**What you should do**
Locate all lines with the word "that". Copy them.

# Supplied records start

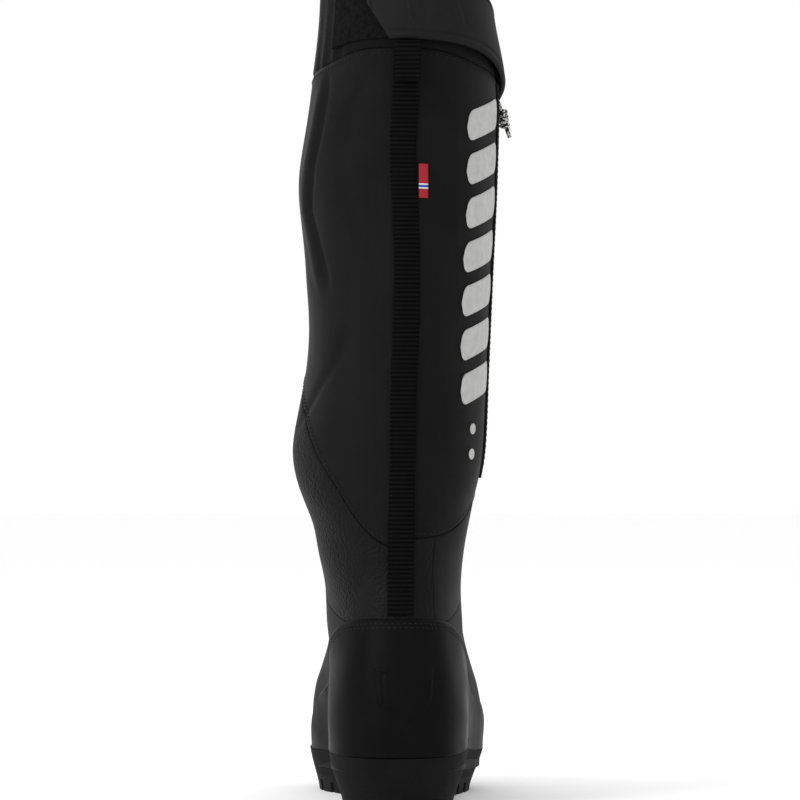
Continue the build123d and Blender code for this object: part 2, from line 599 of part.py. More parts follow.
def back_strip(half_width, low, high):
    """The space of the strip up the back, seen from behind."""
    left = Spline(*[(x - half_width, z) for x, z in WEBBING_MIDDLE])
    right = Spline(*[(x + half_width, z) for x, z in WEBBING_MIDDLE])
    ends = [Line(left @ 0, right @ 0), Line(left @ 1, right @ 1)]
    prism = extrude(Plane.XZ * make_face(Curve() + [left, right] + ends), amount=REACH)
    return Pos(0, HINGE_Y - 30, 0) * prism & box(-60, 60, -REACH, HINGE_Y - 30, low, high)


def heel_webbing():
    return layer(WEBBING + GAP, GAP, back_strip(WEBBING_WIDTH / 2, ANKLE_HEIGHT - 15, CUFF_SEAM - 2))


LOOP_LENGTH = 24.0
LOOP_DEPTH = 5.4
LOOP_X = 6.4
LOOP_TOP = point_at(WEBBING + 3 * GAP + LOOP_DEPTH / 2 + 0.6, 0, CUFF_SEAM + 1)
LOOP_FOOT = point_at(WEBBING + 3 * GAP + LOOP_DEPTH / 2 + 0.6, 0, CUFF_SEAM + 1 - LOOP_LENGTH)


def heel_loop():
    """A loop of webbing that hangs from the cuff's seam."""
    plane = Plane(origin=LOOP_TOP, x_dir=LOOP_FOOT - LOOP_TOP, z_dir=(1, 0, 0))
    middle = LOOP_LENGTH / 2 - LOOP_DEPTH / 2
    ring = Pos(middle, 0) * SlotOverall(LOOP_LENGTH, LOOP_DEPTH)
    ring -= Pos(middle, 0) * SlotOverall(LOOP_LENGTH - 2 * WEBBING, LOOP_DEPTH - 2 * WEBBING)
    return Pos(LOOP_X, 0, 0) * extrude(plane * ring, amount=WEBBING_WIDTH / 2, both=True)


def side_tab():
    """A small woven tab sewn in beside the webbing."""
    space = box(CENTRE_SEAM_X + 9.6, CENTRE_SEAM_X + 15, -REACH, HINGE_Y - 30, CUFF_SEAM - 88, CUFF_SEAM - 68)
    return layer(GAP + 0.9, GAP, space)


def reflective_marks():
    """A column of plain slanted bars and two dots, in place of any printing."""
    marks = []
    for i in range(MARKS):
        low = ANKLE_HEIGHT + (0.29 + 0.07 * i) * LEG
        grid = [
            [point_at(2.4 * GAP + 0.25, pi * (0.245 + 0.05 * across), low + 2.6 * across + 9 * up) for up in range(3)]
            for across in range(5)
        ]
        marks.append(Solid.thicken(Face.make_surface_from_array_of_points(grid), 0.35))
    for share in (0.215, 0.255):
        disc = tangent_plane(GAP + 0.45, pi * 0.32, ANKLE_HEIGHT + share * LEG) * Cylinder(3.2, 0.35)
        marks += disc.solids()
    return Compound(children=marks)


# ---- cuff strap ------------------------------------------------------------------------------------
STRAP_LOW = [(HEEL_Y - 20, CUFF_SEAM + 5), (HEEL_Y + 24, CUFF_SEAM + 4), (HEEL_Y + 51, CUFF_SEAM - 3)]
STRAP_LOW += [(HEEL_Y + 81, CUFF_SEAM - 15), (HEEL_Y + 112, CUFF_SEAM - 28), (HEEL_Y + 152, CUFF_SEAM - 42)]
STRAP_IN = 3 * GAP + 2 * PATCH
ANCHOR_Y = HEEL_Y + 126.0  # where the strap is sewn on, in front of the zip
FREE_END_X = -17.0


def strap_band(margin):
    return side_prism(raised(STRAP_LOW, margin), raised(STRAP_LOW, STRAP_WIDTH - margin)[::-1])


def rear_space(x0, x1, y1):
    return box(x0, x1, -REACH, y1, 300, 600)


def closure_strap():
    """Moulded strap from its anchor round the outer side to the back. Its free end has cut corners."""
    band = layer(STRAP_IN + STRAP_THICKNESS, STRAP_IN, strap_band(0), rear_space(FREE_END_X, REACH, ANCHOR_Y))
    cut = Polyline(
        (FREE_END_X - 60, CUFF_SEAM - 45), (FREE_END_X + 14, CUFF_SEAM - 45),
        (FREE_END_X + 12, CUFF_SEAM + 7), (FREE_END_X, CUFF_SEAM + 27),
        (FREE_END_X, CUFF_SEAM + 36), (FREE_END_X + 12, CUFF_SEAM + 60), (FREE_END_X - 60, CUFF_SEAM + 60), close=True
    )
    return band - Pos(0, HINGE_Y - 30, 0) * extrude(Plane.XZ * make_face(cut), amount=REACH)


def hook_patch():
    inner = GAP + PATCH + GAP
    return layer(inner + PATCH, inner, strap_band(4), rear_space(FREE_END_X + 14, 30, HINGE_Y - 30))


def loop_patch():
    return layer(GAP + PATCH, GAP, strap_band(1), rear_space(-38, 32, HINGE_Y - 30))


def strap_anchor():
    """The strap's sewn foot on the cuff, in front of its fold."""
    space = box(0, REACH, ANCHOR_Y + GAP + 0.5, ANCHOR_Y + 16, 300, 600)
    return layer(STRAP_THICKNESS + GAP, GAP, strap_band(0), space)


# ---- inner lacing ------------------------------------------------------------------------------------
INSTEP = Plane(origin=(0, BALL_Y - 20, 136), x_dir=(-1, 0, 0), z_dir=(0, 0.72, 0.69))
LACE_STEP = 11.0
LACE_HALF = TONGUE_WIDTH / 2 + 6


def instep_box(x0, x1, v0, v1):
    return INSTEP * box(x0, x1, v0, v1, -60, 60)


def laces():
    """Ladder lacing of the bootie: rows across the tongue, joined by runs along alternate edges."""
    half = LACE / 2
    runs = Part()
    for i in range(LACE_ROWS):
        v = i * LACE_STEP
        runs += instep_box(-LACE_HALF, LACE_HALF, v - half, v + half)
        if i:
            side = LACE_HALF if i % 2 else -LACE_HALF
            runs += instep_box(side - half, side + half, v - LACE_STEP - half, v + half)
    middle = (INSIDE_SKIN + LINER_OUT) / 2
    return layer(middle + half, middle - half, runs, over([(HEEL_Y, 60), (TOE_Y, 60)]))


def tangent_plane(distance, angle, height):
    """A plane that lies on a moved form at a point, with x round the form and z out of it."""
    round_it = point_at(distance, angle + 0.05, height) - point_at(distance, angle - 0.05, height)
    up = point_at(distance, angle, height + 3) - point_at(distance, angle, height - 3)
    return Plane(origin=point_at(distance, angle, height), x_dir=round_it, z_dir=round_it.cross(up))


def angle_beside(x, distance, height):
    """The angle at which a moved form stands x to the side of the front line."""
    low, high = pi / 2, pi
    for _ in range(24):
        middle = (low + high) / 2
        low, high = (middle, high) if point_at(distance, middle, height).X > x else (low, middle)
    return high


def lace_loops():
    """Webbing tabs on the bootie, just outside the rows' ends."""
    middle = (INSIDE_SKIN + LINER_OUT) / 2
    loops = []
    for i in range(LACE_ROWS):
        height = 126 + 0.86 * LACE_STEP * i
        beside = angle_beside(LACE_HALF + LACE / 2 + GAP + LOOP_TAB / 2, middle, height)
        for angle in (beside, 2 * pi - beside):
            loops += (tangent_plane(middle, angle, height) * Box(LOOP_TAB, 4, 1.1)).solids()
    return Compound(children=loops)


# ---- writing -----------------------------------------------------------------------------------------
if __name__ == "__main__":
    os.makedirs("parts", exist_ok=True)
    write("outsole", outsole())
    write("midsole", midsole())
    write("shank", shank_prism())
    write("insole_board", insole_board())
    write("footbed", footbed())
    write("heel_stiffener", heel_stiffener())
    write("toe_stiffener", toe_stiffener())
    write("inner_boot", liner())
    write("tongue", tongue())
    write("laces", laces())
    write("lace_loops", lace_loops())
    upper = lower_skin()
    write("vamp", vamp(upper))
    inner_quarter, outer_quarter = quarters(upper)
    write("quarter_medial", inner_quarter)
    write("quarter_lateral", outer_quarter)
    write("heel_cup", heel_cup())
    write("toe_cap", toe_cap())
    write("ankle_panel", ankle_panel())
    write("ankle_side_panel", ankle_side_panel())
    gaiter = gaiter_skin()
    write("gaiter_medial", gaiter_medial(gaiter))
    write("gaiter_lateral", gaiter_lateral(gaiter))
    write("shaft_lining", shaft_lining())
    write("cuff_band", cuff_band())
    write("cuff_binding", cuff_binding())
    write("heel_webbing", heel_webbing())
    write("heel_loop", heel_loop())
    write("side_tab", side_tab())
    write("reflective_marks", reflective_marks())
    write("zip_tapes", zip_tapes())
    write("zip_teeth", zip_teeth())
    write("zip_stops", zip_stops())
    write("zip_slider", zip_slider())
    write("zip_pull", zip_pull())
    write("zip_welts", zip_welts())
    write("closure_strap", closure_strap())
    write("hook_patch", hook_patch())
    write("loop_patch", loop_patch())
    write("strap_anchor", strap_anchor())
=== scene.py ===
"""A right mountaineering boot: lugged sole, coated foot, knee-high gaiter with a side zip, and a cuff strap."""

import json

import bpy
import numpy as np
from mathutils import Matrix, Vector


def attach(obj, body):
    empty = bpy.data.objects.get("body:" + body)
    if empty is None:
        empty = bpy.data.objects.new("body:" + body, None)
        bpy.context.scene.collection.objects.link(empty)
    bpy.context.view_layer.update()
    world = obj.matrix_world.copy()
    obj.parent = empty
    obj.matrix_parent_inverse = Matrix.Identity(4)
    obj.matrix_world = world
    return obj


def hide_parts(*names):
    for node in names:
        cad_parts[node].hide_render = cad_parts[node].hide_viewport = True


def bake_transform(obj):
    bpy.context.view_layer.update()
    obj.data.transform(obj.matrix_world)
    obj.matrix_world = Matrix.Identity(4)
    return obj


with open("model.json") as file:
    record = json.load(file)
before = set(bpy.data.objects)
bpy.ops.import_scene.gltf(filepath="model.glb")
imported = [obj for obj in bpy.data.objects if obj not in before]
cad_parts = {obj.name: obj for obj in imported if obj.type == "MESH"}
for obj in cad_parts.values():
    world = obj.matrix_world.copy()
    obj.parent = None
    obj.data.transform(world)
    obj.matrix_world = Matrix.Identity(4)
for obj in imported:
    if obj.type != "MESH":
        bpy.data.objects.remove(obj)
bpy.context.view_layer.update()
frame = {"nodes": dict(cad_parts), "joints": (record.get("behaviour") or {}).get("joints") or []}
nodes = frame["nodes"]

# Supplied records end
# Supplied records start

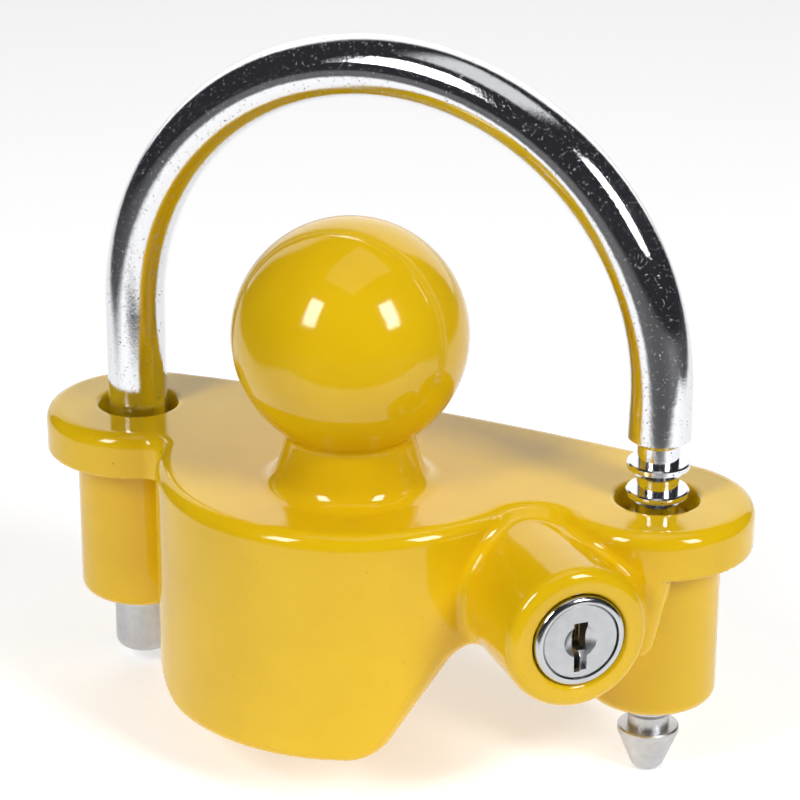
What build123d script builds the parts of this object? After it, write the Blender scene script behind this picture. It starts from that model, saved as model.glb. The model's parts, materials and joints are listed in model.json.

# Supplied records end

**Correct output**
    """A loop of webbing that hangs from the cuff's seam."""
    """A plane that lies on a moved form at a point, with x round the form and z out of it."""
What build123d script builds the parts of this object? After it, write the Blender scene script behind this picture. It starts from that model, saved as model.glb. The model's parts, materials and joints are listed in model.json.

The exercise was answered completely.